▶ Exercise directions: Return, exactly as written, the lines from the one containing "anchor_holes = build_board()" through the one containing "obj.parent = empty", with both ends included.

====================

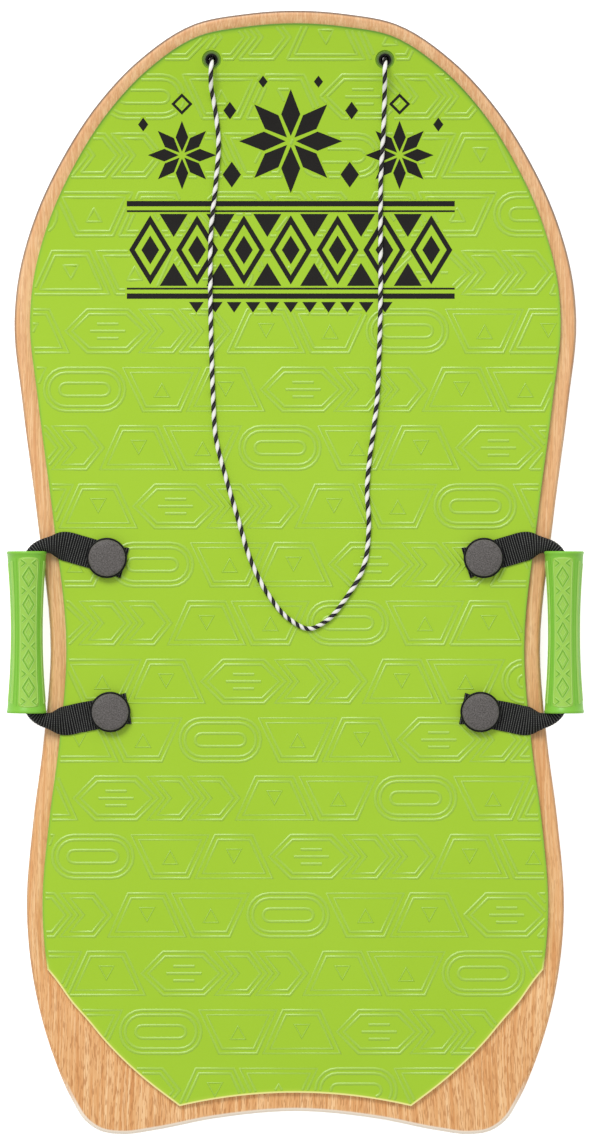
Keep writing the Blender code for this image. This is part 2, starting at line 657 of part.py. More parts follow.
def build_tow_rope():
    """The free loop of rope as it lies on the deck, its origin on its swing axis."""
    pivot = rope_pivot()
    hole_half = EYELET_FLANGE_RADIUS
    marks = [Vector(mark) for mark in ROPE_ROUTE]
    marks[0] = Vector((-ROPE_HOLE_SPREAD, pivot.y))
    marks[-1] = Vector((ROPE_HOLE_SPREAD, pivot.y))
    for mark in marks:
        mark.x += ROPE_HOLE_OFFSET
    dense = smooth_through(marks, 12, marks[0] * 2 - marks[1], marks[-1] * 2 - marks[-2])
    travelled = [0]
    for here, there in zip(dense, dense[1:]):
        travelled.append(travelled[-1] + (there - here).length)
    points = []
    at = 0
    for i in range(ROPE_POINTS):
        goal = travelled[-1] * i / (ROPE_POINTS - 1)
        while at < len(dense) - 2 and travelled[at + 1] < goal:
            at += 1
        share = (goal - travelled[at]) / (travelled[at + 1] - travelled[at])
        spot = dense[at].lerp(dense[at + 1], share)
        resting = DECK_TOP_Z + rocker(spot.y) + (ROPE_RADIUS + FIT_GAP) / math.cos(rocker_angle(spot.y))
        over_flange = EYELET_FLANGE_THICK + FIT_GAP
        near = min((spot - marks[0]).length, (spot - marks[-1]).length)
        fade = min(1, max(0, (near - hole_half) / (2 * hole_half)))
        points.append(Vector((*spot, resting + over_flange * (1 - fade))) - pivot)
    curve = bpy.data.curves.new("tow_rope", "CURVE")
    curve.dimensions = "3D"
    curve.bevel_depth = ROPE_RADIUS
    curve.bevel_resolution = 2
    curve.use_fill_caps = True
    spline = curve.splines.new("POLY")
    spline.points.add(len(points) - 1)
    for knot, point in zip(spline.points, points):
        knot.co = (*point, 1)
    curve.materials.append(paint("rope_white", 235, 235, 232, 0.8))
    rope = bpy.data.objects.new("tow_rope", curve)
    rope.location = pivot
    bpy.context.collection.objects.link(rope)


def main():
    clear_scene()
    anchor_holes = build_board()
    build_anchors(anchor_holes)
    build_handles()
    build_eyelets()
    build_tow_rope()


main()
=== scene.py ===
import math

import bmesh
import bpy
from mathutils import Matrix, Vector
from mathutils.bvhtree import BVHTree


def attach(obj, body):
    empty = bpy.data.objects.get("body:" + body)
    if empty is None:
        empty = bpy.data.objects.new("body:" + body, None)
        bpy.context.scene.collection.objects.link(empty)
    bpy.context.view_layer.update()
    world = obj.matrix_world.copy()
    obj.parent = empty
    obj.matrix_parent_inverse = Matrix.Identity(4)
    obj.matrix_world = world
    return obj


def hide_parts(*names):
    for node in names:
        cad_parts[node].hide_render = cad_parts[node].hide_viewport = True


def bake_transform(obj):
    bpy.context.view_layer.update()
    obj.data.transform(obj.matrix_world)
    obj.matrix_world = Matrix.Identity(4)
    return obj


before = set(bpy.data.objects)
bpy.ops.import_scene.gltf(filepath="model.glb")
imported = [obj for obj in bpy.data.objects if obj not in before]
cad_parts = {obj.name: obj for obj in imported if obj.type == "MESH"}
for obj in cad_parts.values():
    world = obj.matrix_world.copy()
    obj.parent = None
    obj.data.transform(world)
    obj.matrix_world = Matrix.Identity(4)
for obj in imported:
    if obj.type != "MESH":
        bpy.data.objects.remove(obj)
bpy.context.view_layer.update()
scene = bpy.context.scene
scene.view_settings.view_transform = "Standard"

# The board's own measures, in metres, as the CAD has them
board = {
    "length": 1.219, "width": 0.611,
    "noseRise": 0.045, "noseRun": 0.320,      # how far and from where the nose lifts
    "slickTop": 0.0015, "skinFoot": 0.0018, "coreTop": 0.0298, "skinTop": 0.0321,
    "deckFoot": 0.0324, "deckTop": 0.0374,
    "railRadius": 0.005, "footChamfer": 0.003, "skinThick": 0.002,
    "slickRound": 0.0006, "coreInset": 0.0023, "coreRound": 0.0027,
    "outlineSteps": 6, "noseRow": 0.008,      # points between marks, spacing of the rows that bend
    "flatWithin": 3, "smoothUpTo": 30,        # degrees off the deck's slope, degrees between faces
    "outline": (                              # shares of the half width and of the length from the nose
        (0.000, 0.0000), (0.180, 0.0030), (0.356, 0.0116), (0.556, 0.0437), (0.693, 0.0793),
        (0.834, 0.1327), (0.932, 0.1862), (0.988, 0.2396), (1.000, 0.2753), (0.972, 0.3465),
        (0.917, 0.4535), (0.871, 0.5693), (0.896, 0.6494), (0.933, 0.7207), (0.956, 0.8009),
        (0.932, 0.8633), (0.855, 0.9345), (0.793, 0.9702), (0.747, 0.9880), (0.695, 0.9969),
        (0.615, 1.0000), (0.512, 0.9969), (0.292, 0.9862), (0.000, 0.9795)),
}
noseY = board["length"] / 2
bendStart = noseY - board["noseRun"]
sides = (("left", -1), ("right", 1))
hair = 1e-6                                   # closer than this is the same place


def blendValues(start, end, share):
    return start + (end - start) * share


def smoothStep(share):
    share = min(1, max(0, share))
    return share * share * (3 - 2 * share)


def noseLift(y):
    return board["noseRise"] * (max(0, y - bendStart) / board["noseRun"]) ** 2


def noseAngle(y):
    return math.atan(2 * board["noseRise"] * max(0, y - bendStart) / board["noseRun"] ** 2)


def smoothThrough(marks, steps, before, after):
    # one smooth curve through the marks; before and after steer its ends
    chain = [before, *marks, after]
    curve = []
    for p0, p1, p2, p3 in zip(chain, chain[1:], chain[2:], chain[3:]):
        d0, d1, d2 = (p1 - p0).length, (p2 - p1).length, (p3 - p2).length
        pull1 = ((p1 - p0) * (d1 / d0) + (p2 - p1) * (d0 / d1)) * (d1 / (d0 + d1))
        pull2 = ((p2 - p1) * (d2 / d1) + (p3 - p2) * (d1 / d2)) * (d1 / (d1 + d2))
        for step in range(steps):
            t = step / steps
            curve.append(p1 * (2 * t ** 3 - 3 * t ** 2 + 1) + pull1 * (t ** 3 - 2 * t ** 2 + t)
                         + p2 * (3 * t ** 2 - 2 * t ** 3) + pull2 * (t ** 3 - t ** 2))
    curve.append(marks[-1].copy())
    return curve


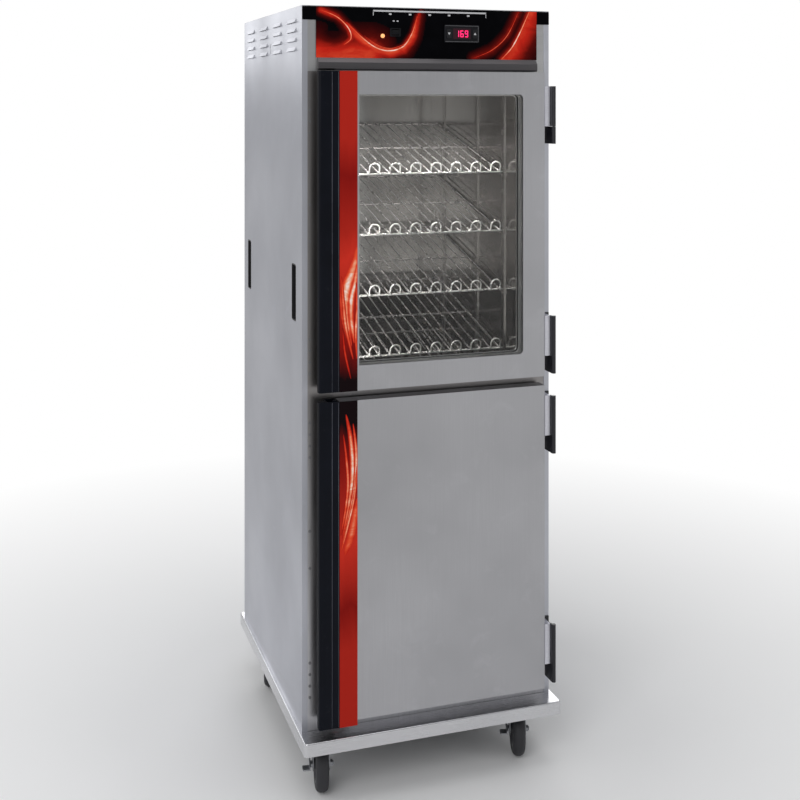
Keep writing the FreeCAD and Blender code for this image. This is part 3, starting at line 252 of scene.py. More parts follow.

====================

▶ Task result:
    anchor_holes = build_board()
    build_anchors(anchor_holes)
    build_handles()
    build_eyelets()
    build_tow_rope()


main()
=== scene.py ===
import math

import bmesh
import bpy
from mathutils import Matrix, Vector
from mathutils.bvhtree import BVHTree


def attach(obj, body):
    empty = bpy.data.objects.get("body:" + body)
    if empty is None:
        empty = bpy.data.objects.new("body:" + body, None)
        bpy.context.scene.collection.objects.link(empty)
    bpy.context.view_layer.update()
    world = obj.matrix_world.copy()
    obj.parent = empty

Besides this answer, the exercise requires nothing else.